Isabel Arriaga e Cunha, Bruxelas, in Jornal Público
Propostas da presidência francesa esbarraram nas críticas de muitos Estados-membros, que as consideram excessivas
A O voluntarismo do Presidente francês, Nicolas Sarkozy, sobre a refundação do sistema financeiro internacional provocou ontem a contestação de vários países da União Europeia (UE), que o acusaram de pretender introduzir uma regulação excessiva dos mercados.
A polémica estalou durante uma minicimeira extraordinária dos líderes dos Vinte e Sete que ontem decorreu em Bruxelas para definir uma posição comum sobre a reforma das regras do sector financeiro a apresentar à cimeira do G20 (os oito países mais ricos do mundo, onze economias emergentes e a UE) que decorre no dia 15, em Washington.
Países como o Reino Unido, República Checa ou Portugal (representado pelo ministro dos Negócios Estrangeiros, Luís Amado, em substituição do primeiro-ministro) contestaram o teor da proposta de mandato para Washington avançada pela presidência francesa da UE, considerando-a "excessivamente limitadora e condicionadora do mercado".
As críticas mais duras partiram do primeiro-ministro sueco, Fredrik Reinfeldt, que chegou a Bruxelas com "várias objecções" ao que considerou a "regulação excessiva" preconizada pelos franceses. Segundo vários diplomatas europeus, Reinfeldt foi particularmente contundente durante as discussões dos líderes, acusando Sarkozy de não ter suficientemente em conta a posição dos seus pares.
As críticas incidiram sobretudo sobre a ideia de que "nenhuma instituição financeira, nenhum segmento de mercado, nenhuma jurisdição deve escapar à regulação ou à supervisão". A discussão gerou uma nova versão que passou a referir que estas instituições, mercados e jurisdições não deverão "escapar a uma regulação proporcionada e adequada, ou pelo menos à vigilância".
Apesar das divergências, os Vinte e Sete aprovaram "uma posição comum bastante detalhada", "uma visão da Europa para a refundação do sistema financeiro" assente na "transparência e regulação dos mercados", afirmou Sarkozy no final. A posição da UE coloca uma pressão considerável sobre os EUA para participarem plenamente na busca de soluções capazes de corrigir as lacunas que tornaram possível a actual crise financeira.
A reunião de Washington "não deve ser uma reunião só para analisar as causas da crise", mas para "definir respostas detalhadas", defendeu Sarkozy, precisando que os Vinte e Sete fixaram um prazo de "100 dias para a realização de uma nova cimeira para analisar as decisões da primeira".

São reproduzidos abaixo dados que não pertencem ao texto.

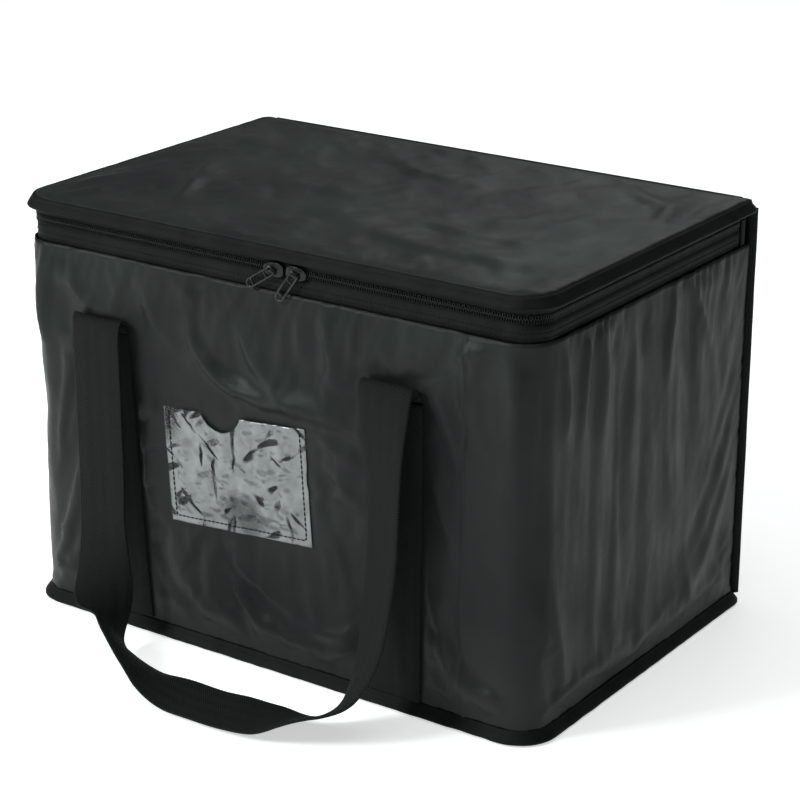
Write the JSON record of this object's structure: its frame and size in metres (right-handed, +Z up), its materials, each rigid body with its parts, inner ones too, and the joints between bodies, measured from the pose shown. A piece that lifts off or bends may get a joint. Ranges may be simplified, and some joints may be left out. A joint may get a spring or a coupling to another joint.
{
  "type": "insulated food carrier",
  "caption": "Soft insulated food carrier: a black woven box over foam with a foil liner, zipped hinged lid, clear card pocket and webbing handles.",
  "frame": {"origin": "middle of the footprint, on the floor that the bag stands on", "axes": "+X right along the front, +Y towards the lid's hinge at the back, +Z up"},
  "size_m": [0.4068, 0.4404, 0.2814],
  "materials": {
    "outer_cloth": "satin",
    "foam": "matte",
    "foil_liner": "satin",
    "binding_tape": "satin",
    "zipper_tape": "matte",
    "zipper_coil": "gloss",
    "slider_metal": "gloss",
    "clear_film": "gloss",
    "thread": "matte",
    "webbing": "matte"
  },
  "bodies": {
    "bag": {"outer_wrap": "outer_cloth", "outer_back": "outer_cloth", "outer_bottom": "outer_cloth", "foam_front": "foam", "foam_left": "foam", "foam_right": "foam", "foam_back": "foam", "foam_bottom": "foam", "liner_wrap": "foil_liner", "liner_back": "foil_liner", "liner_bottom": "foil_liner", "rim_binding": "binding_tape", "bottom_binding": "binding_tape", "back_left_binding": "binding_tape", "back_right_binding": "binding_tape", "hinge_piping": "binding_tape", "zipper_tape_lower": "zipper_tape", "zipper_coil_lower": "zipper_coil", "zipper_end_left": "zipper_tape", "zipper_end_right": "zipper_tape", "card_pocket": "clear_film", "pocket_stitching": "thread", "webbing_front_left": "webbing", "webbing_front_right": "webbing", "webbing_back_left": "webbing", "webbing_back_right": "webbing"},
    "lid": {"lid_panel": "outer_cloth", "lid_foam": "foam", "lid_liner": "foil_liner", "lid_binding": "binding_tape", "zipper_tape_upper": "zipper_tape", "zipper_coil_upper": "zipper_coil"},
    "front_handle": {"front_handle": "webbing"},
    "back_handle": {"back_handle": "webbing"},
    "slider_left": {"slider_left": "slider_metal"},
    "slider_right": {"slider_right": "slider_metal"},
    "pull_left": {"pull_left": "slider_metal"},
    "pull_right": {"pull_right": "slider_metal"}
  },
  "joints": [
    {"name": "lid_hinge", "type": "hinge", "parent": "bag", "child": "lid", "pos_m": [0, 0.1296, 0.2802], "axis": [-1, 0, 0], "range_deg": [0, 100]},
    {"name": "front_handle_swing", "type": "hinge", "parent": "bag", "child": "front_handle", "pos_m": [0, -0.138, 0.213], "axis": [-1, 0, 0], "range_deg": [0, 150]},
    {"name": "back_handle_swing", "type": "hinge", "parent": "bag", "child": "back_handle", "pos_m": [0, 0.138, 0.213], "axis": [1, 0, 0], "range_deg": [0, 150]},
    {"name": "slider_left_run", "type": "slide", "parent": "bag", "child": "slider_left", "axis": [-1, 0, 0], "range_m": [0, 0.174]},
    {"name": "slider_right_run", "type": "slide", "parent": "bag", "child": "slider_right", "axis": [1, 0, 0], "range_m": [0, 0.139]},
    {"name": "pull_left_flip", "type": "hinge", "parent": "slider_left", "child": "pull_left", "pos_m": [0.009, -0.1333, 0.267], "axis": [-0.5446, 0, 0.8387], "range_deg": [0, 110]},
    {"name": "pull_right_flip", "type": "hinge", "parent": "slider_right", "child": "pull_right", "pos_m": [0.026, -0.1333, 0.267], "axis": [-0.809, 0, 0.5878], "range_deg": [0, 110]}
  ]
}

A ser assim, a nova cimeira internacional, a decorrer até ao fim de Fevereiro, já contará com a presença do futuro Presidente americano, Barack Obama, que tomará posse um mês antes e que, segundo Washington, não participará no encontro do dia 15.
Sarkozy critica
Reagindo implicitamente à relutância com que o ainda Presidente americano, George W. Bush, encarou a realização deste primeiro encontro - imposto pelos europeus - e a urgência de adoptar medidas concretas, Sarkozy responsabilizou claramente o modelo de capitalismo anglo-saxónico pelo actual estado de coisas. "A crise é mundial, mas sabemos muito bem de onde partiu. Mesmo se alguns tenderão a esquecer, nós não esqueceremos", afirmou, frisando que "os que sofrem as consequências têm o direito de se sentar à mesa e exigir soluções, e depressa."
De acordo com Mirek Topolanek, primeiro-ministro da República Checa, no entanto, "o mandato dado a Sarkozy é muito vasto, depois de termos constatado que temos opiniões diferentes sobre a forma como essas coisas devem ser resolvidas". "Pusemo-nos de acordo em que é preciso fazer qualquer coisa, mas muitos disseram que devemos primeiro identificar as causas da crise", acrescentou.
Sarkozy frisou ainda que os Vinte e Sete estão igualmente "de acordo sobre a necessidade absoluta de coordenação das políticas económicas" para contrariar a recessão que, segundo o primeiro-ministro do Luxemburgo, Jean-Claude Juncker, afectará a zona euro em 2009. As previsões avançadas esta semana pela Comissão Europeia ainda apontavam para um ligeiríssimo crescimento da economia no próximo ano.